This page is a list of heirs to the throne of Luxembourg. The list includes all individuals who were considered to inherit the throne of Luxembourg, either as heir apparent or as heir presumptive, since the constitution of the Grand Duchy of Luxembourg on 15 March 1815. Those who actually succeeded as Grand Duke or Grand Duchess of Luxembourg are shown in bold.

The Grand Duchy of Luxembourg was created in 1815 by the Congress of Vienna and given to the new King of the United Kingdom of the Netherlands in exchange for his ancestral Principality of Orange-Nassau, which went to Prussia; as a result, the first Grand Dukes of Luxembourg were Dutch kings also, and their heirs were eligible for both thrones. This union began to crack in 1884, when the last son of the King-Grand Duke died, leaving no male heir in the Orange-Nassau line. While the King's daughter Wilhelmina could (and would) inherit the Dutch throne, Luxembourg, a "German" territory, followed the Nassau Family Pact of 1783, wherein Salic law (barring females from inheriting) applied. Instead, the throne passed to the only remaining branch of the Nassau family, the House of Nassau-Weilburg.

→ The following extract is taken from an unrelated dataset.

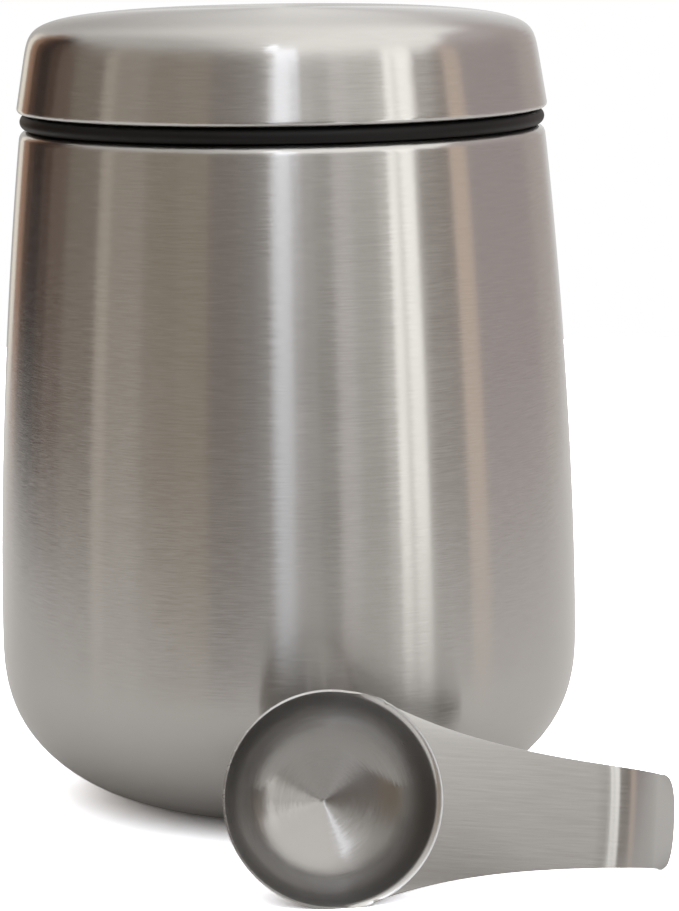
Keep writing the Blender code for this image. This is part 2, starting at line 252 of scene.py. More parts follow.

This branch would face a similar situation only twenty years later: the Grand Duke had six daughters but no sons, and had deemed his cousins the Counts of Merenberg, issue of a morganatic marriage, illegible to inherit the throne. Instead (to the protest of the Count of Merenberg), he instituted a solution, whereby his daughters (and their male heirs) became eligible to succeed.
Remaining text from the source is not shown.